--- start RECORDED DATA ---

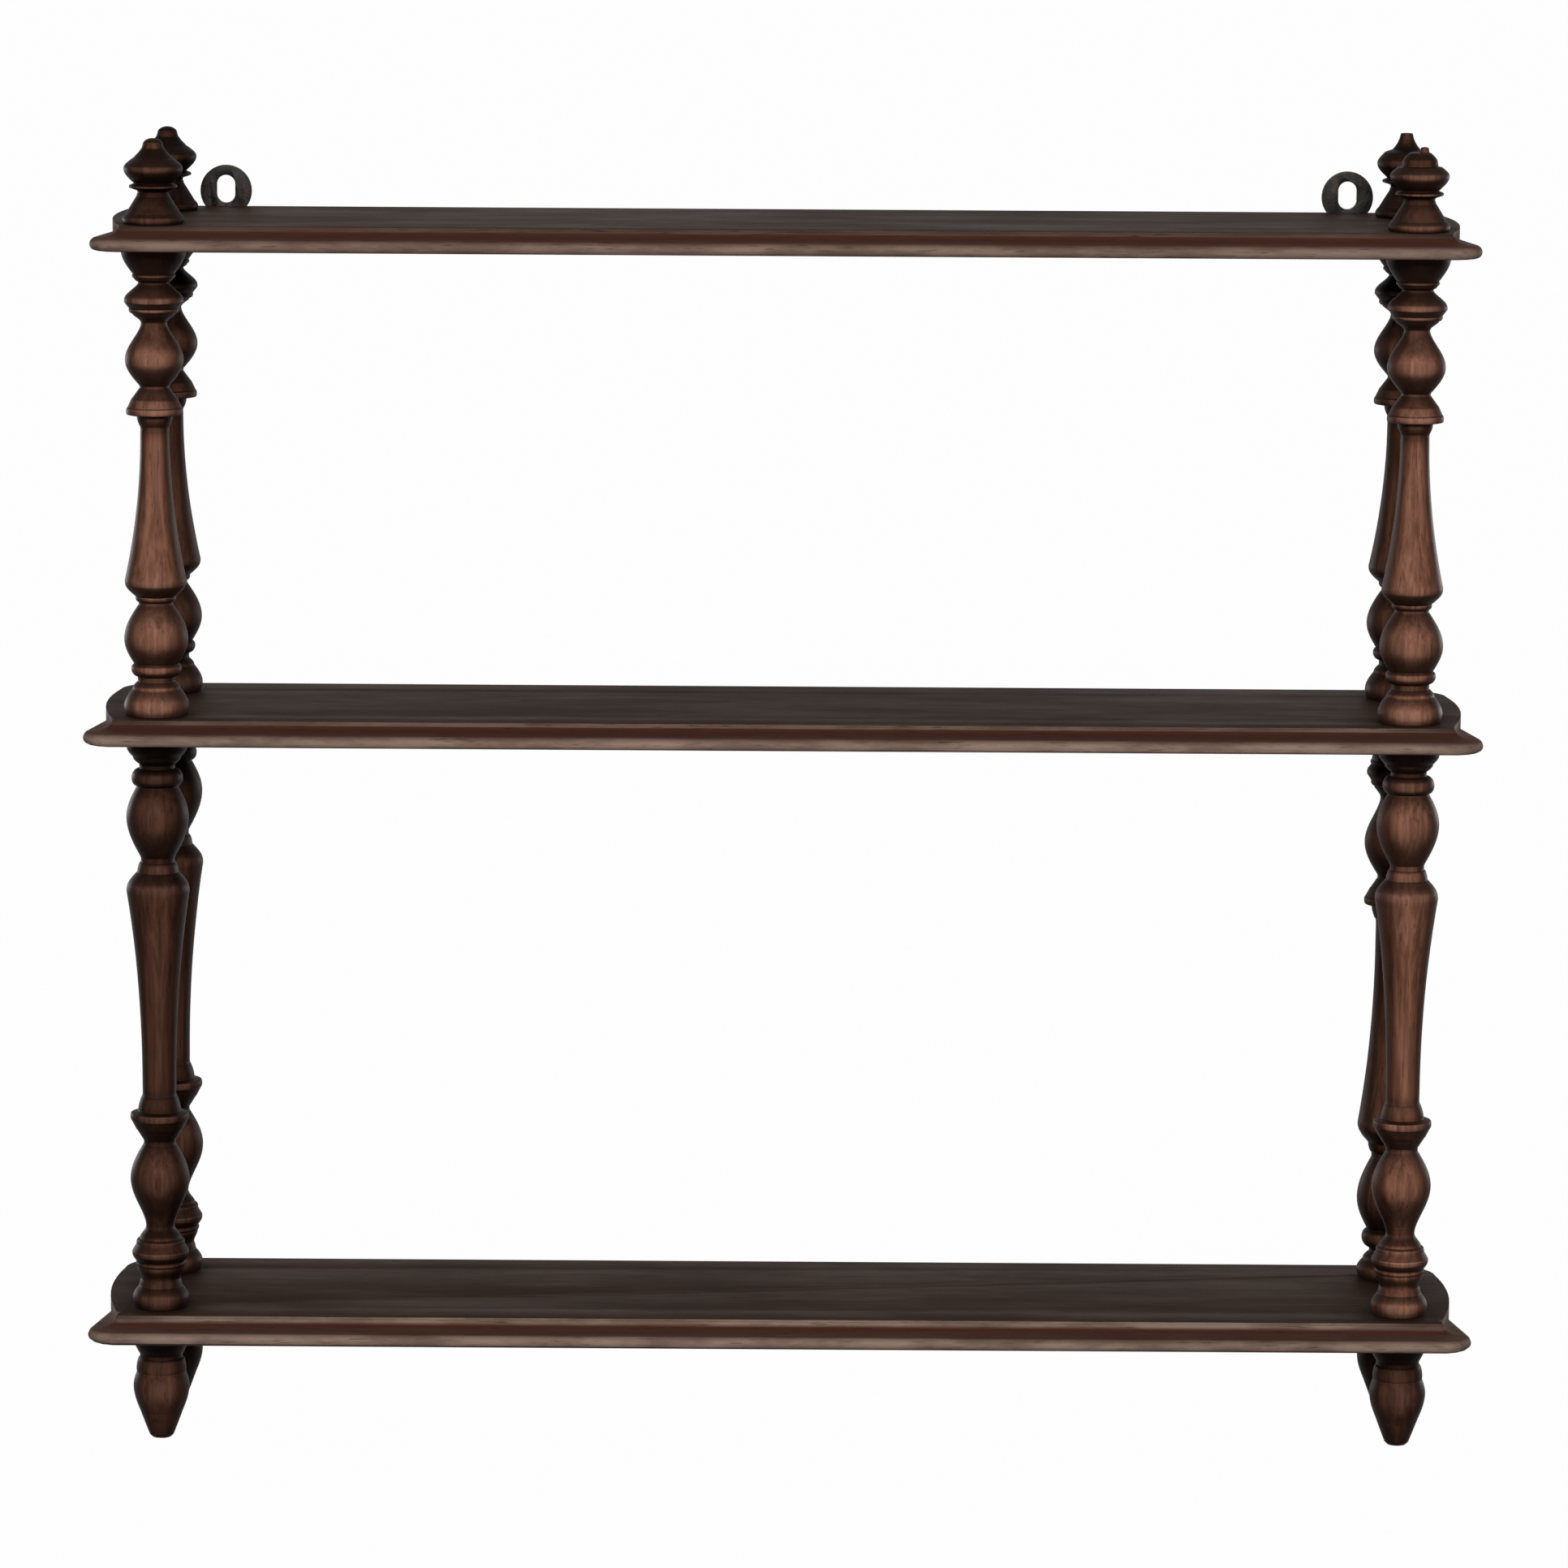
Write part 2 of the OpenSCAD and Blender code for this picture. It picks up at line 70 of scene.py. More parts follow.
# The boards, and how far the fillet of each is rubbed pale and painted with a highlight
BOARDS = {"shelf_top": 0.2, "shelf_middle": 0.5, "shelf_bottom": 1.0}
FINIALS = ("finial_front_left", "finial_back_left", "finial_back_right")
WORN_FINIAL = "finial_front_right"
COLUMNS = tuple(
    f"{level}_column_{row}_{side}"
    for level in ("upper", "lower") for row in ("front", "back") for side in ("left", "right")
)
PENDANTS = tuple(f"pendant_{row}_{side}" for row in ("front", "back") for side in ("left", "right"))
HANGERS = ("hanger_left", "hanger_right")

# How much darker each turning is painted than the palest ones: its own stain, and on the back ones also
# painted shade
STAIN_AND_SHADE = {
    "finial_front_left": 0.75, "finial_front_right": 0.5,
    "finial_back_left": 0.9, "finial_back_right": 0.85,
    "upper_column_front_left": 0.05, "upper_column_front_right": 0.0,
    "lower_column_front_left": 0.72, "lower_column_front_right": 0.1,
    "pendant_front_left": 0.45, "pendant_front_right": 0.6,
    "pendant_back_left": 0.8, "pendant_back_right": 0.8,
}
# The darkness of the turnings that aren't listed, the back columns: their stain and painted shade
UNLISTED_STAIN_AND_SHADE = 0.5

# First seed of the unevenness of each group of turnings; that of the columns is 0
FINIAL_SEED = 20
WORN_SEED = 29
STUB_SEED = 30
PENDANT_SEED = 40
# Seed of how far each screw is turned
SCREW_SEED = 3

# Fitted camera: position in mm, and its angles in radians
CAMERA_PLACE = (7.525, -3624.08, 291.056)
CAMERA_PITCH = 0.15514
CAMERA_YAW = -0.0019727
CAMERA_ROLL = 0.0058801
CAMERA_LENS = 172.17
CAMERA_SENSOR = 36
CAMERA_CLIP = (0.05, 200)

# Half the width of the floor, how much of it is plain background, and the strength of the room's light
FLOOR_REACH = 70.0
FLOOR_GLOW = 0.985
AMBIENT = 0.09

# Soft lights, in metres: place, what it is turned to, size, and the property that holds its power
MIDDLE = (0, -0.07, -0.25)
LIGHTS = {
    "Key": ((0.0, -3.8, 1.25), MIDDLE, (1.6, 0.8), "key_power"),
    "Top": ((0.0, -0.7, 2.1), (0, -0.07, -0.2), (2.0, 1.2), "top_power"),
    # Two level fills light the back and the ends, and graze the board faces
    "Left_Fill": ((-2.6, 2.6, -0.2), MIDDLE, (1.0, 0.8), "fill_power"),
    "Right_Fill": ((2.6, 2.6, -0.2), MIDDLE, (1.0, 0.8), "fill_power"),
}

# Two rings whose sections lie closer than this are one ring of the turned solid
SAME_RING = 0.004 * MM
RING_VERTS = 6

# Points of a section closer than this are one point
SAME_POINT = 0.02 * MM

# The largest share of a straight run that a worn arris takes at each end
ARRIS_SHARE = 0.35

# How far down from a board its painted shadow reaches
SHADOW_REACH = 34 * MM

# Tenons and tips are thinner than this and take no part in the crests and grooves
CORE_RADIUS = 5.5 * MM

# How far a crest stands out, and how far a groove lies in, to count in full
CREST_STAND = 2.5 * MM
GROOVE_DEPTH = 1.8 * MM

# Unevenness of the turnings: its changes per metre of height, and the radius from which it is full
SWAY_RATE = 14.0
SWAY_RADIUS = 12 * MM

# Stub of the broken knob: its length, how much wider it is below, and how far its edge is worn
STUB_LENGTH = 5 * MM
STUB_FLARE = 0.9 * MM
STUB_WEAR = 0.3 * MM

# Flat-sided pieces: faces flatter than the first angle are merged, edges sharper than the second
# are eased, and edges sharper than the third stay crisp in the shading
FLAT_ANGLE = math.radians(0.6)
EASED_ANGLE = math.radians(40)
CRISP_ANGLE = math.radians(32)
EASED_STEPS = 2
# Vertices of a solid closer than this are one vertex
SAME_VERTEX = 0.001 * MM


def linear(code):
    """Linear colour with alpha 1 from an sRGB hex code."""
    parts = [int(code[k:k + 2], 16) / 255 for k in (1, 3, 5)]
    return tuple(c / 12.92 if c <= 0.04045 else ((c + 0.055) / 1.055) ** 2.4 for c in parts) + (1.0,)


def add(tree, kind, inputs=None, **settings):
    """Adds a node. inputs maps a socket's name or number to a value or to another node's output."""
    node = tree.nodes.new(kind)
    for name, value in settings.items():
        setattr(node, name, value)
    for key, value in (inputs or {}).items():
        if isinstance(value, bpy.types.NodeSocket):
            tree.links.new(value, node.inputs[key])
        else:
            node.inputs[key].default_value = value
    return node


# Materials


# Old wax over a red-brown stain mirrors warmly
WARM_GLOSS = (1.0, 0.66, 0.52, 1.0)
# A pattern that isn't drawn out along any axis
EVEN = (1, 1, 1)


def fresh_material(name):
    """Empty material and its node tree."""
    material = bpy.data.materials.new(name)
    material.use_nodes = True
    material.node_tree.nodes.clear()
    return material, material.node_tree


def pattern(tree, drawn, size_mm, detail, roughness, distortion=0.0):
    """Noise with features about size_mm across, drawn out along each axis whose factor is small."""
    place = add(tree, "ShaderNodeTexCoord").outputs["Object"]
    place = add(tree, "ShaderNodeMapping", {"Vector": place, "Scale": drawn}).outputs[0]
    return add(tree, "ShaderNodeTexNoise", {
        "Vector": place, "Scale": 1000 / size_mm, "Detail": detail,
        "Roughness": roughness, "Distortion": distortion,
    }).outputs[0]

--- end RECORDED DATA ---

**INSTRUCTIONS TO FOLLOW:**
Take the listing above and write it out again exactly.

**EXPECTED ANSWER:**
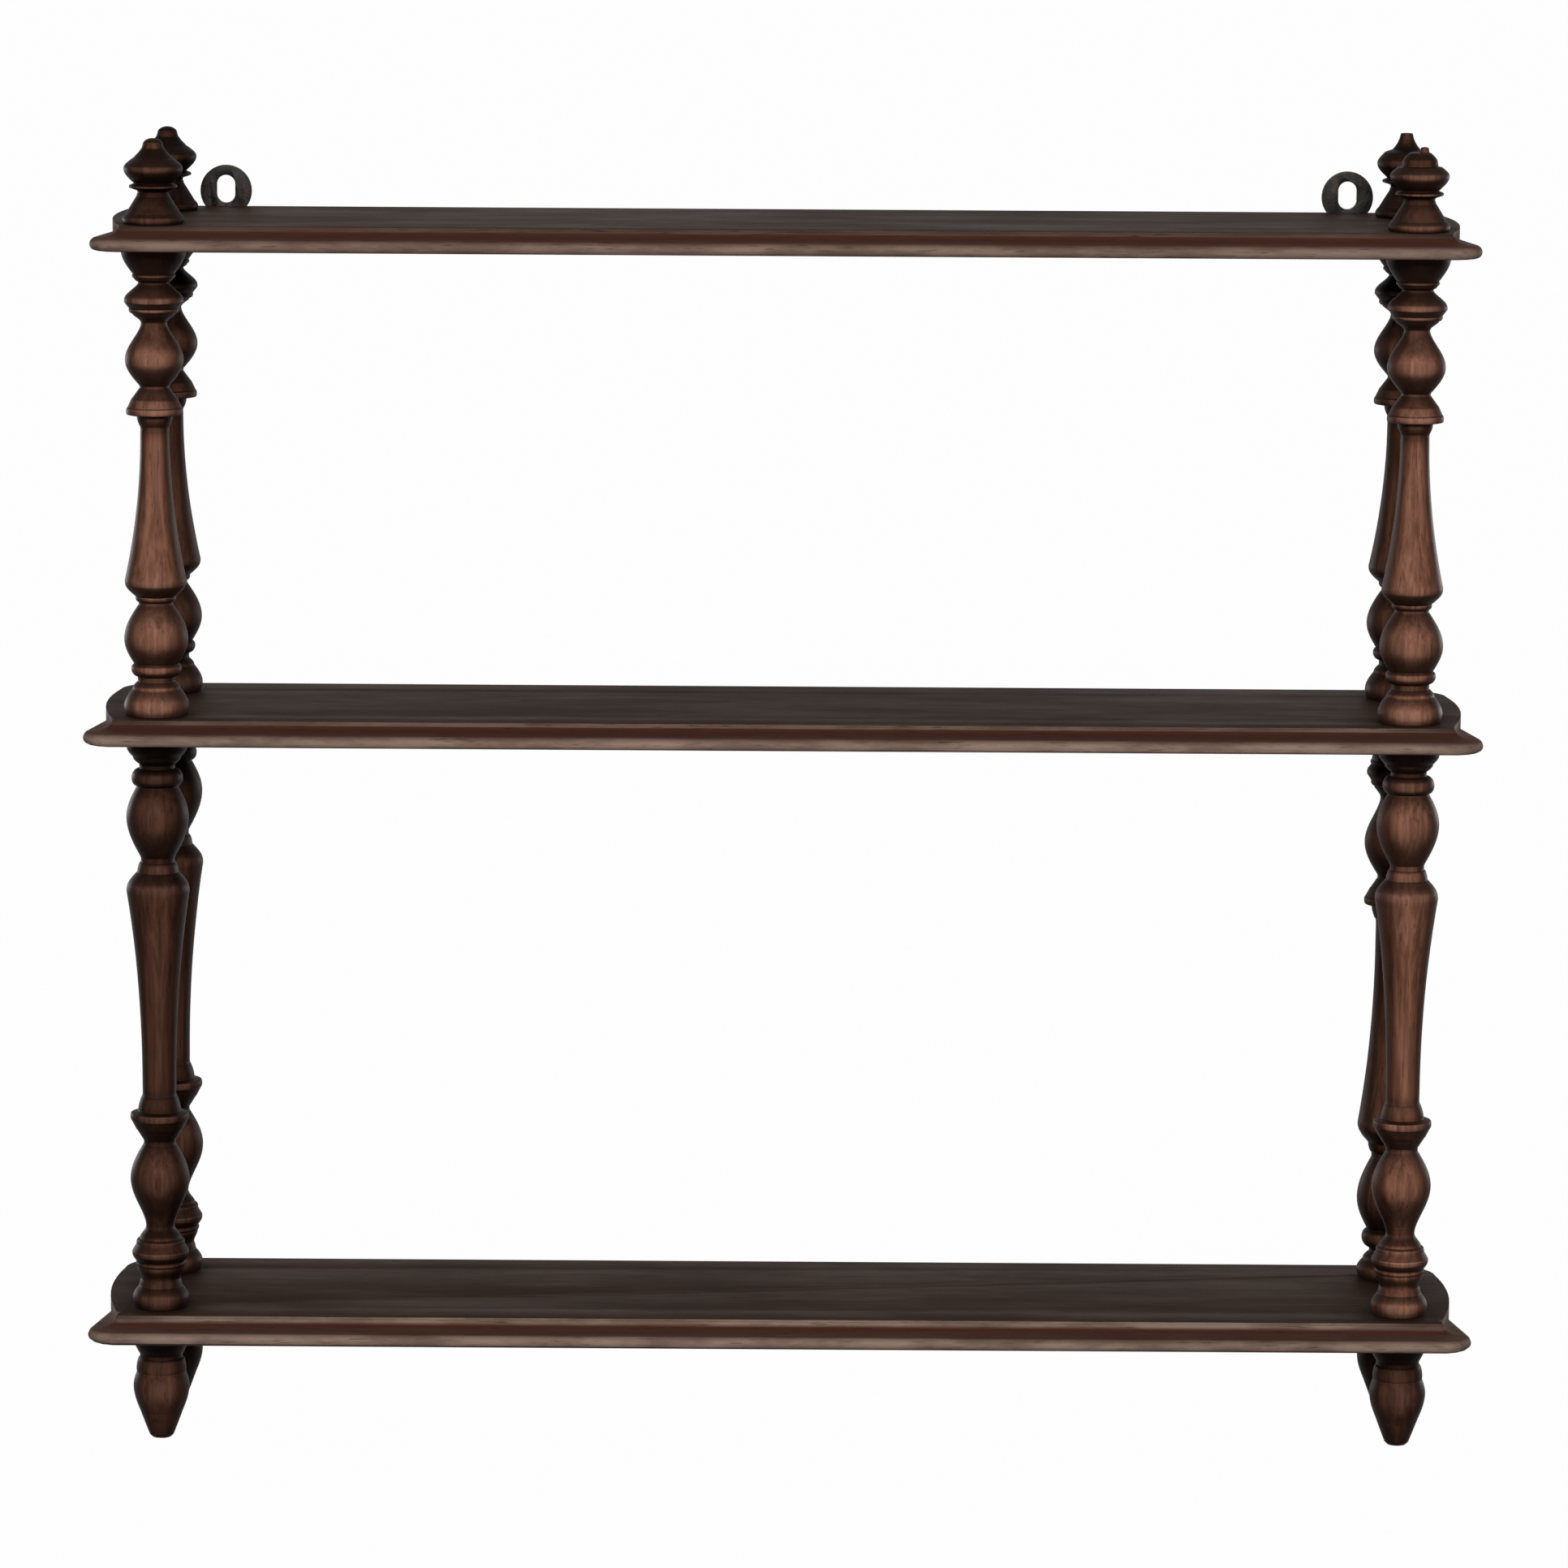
Write part 2 of the OpenSCAD and Blender code for this picture. It picks up at line 70 of scene.py. More parts follow.
# The boards, and how far the fillet of each is rubbed pale and painted with a highlight
BOARDS = {"shelf_top": 0.2, "shelf_middle": 0.5, "shelf_bottom": 1.0}
FINIALS = ("finial_front_left", "finial_back_left", "finial_back_right")
WORN_FINIAL = "finial_front_right"
COLUMNS = tuple(
    f"{level}_column_{row}_{side}"
    for level in ("upper", "lower") for row in ("front", "back") for side in ("left", "right")
)
PENDANTS = tuple(f"pendant_{row}_{side}" for row in ("front", "back") for side in ("left", "right"))
HANGERS = ("hanger_left", "hanger_right")

# How much darker each turning is painted than the palest ones: its own stain, and on the back ones also
# painted shade
STAIN_AND_SHADE = {
    "finial_front_left": 0.75, "finial_front_right": 0.5,
    "finial_back_left": 0.9, "finial_back_right": 0.85,
    "upper_column_front_left": 0.05, "upper_column_front_right": 0.0,
    "lower_column_front_left": 0.72, "lower_column_front_right": 0.1,
    "pendant_front_left": 0.45, "pendant_front_right": 0.6,
    "pendant_back_left": 0.8, "pendant_back_right": 0.8,
}
# The darkness of the turnings that aren't listed, the back columns: their stain and painted shade
UNLISTED_STAIN_AND_SHADE = 0.5

# First seed of the unevenness of each group of turnings; that of the columns is 0
FINIAL_SEED = 20
WORN_SEED = 29
STUB_SEED = 30
PENDANT_SEED = 40
# Seed of how far each screw is turned
SCREW_SEED = 3

# Fitted camera: position in mm, and its angles in radians
CAMERA_PLACE = (7.525, -3624.08, 291.056)
CAMERA_PITCH = 0.15514
CAMERA_YAW = -0.0019727
CAMERA_ROLL = 0.0058801
CAMERA_LENS = 172.17
CAMERA_SENSOR = 36
CAMERA_CLIP = (0.05, 200)

# Half the width of the floor, how much of it is plain background, and the strength of the room's light
FLOOR_REACH = 70.0
FLOOR_GLOW = 0.985
AMBIENT = 0.09

# Soft lights, in metres: place, what it is turned to, size, and the property that holds its power
MIDDLE = (0, -0.07, -0.25)
LIGHTS = {
    "Key": ((0.0, -3.8, 1.25), MIDDLE, (1.6, 0.8), "key_power"),
    "Top": ((0.0, -0.7, 2.1), (0, -0.07, -0.2), (2.0, 1.2), "top_power"),
    # Two level fills light the back and the ends, and graze the board faces
    "Left_Fill": ((-2.6, 2.6, -0.2), MIDDLE, (1.0, 0.8), "fill_power"),
    "Right_Fill": ((2.6, 2.6, -0.2), MIDDLE, (1.0, 0.8), "fill_power"),
}

# Two rings whose sections lie closer than this are one ring of the turned solid
SAME_RING = 0.004 * MM
RING_VERTS = 6

# Points of a section closer than this are one point
SAME_POINT = 0.02 * MM

# The largest share of a straight run that a worn arris takes at each end
ARRIS_SHARE = 0.35

# How far down from a board its painted shadow reaches
SHADOW_REACH = 34 * MM

# Tenons and tips are thinner than this and take no part in the crests and grooves
CORE_RADIUS = 5.5 * MM

# How far a crest stands out, and how far a groove lies in, to count in full
CREST_STAND = 2.5 * MM
GROOVE_DEPTH = 1.8 * MM

# Unevenness of the turnings: its changes per metre of height, and the radius from which it is full
SWAY_RATE = 14.0
SWAY_RADIUS = 12 * MM

# Stub of the broken knob: its length, how much wider it is below, and how far its edge is worn
STUB_LENGTH = 5 * MM
STUB_FLARE = 0.9 * MM
STUB_WEAR = 0.3 * MM

# Flat-sided pieces: faces flatter than the first angle are merged, edges sharper than the second
# are eased, and edges sharper than the third stay crisp in the shading
FLAT_ANGLE = math.radians(0.6)
EASED_ANGLE = math.radians(40)
CRISP_ANGLE = math.radians(32)
EASED_STEPS = 2
# Vertices of a solid closer than this are one vertex
SAME_VERTEX = 0.001 * MM


def linear(code):
    """Linear colour with alpha 1 from an sRGB hex code."""
    parts = [int(code[k:k + 2], 16) / 255 for k in (1, 3, 5)]
    return tuple(c / 12.92 if c <= 0.04045 else ((c + 0.055) / 1.055) ** 2.4 for c in parts) + (1.0,)


def add(tree, kind, inputs=None, **settings):
    """Adds a node. inputs maps a socket's name or number to a value or to another node's output."""
    node = tree.nodes.new(kind)
    for name, value in settings.items():
        setattr(node, name, value)
    for key, value in (inputs or {}).items():
        if isinstance(value, bpy.types.NodeSocket):
            tree.links.new(value, node.inputs[key])
        else:
            node.inputs[key].default_value = value
    return node


# Materials


# Old wax over a red-brown stain mirrors warmly
WARM_GLOSS = (1.0, 0.66, 0.52, 1.0)
# A pattern that isn't drawn out along any axis
EVEN = (1, 1, 1)


def fresh_material(name):
    """Empty material and its node tree."""
    material = bpy.data.materials.new(name)
    material.use_nodes = True
    material.node_tree.nodes.clear()
    return material, material.node_tree


def pattern(tree, drawn, size_mm, detail, roughness, distortion=0.0):
    """Noise with features about size_mm across, drawn out along each axis whose factor is small."""
    place = add(tree, "ShaderNodeTexCoord").outputs["Object"]
    place = add(tree, "ShaderNodeMapping", {"Vector": place, "Scale": drawn}).outputs[0]
    return add(tree, "ShaderNodeTexNoise", {
        "Vector": place, "Scale": 1000 / size_mm, "Detail": detail,
        "Roughness": roughness, "Distortion": distortion,
    }).outputs[0]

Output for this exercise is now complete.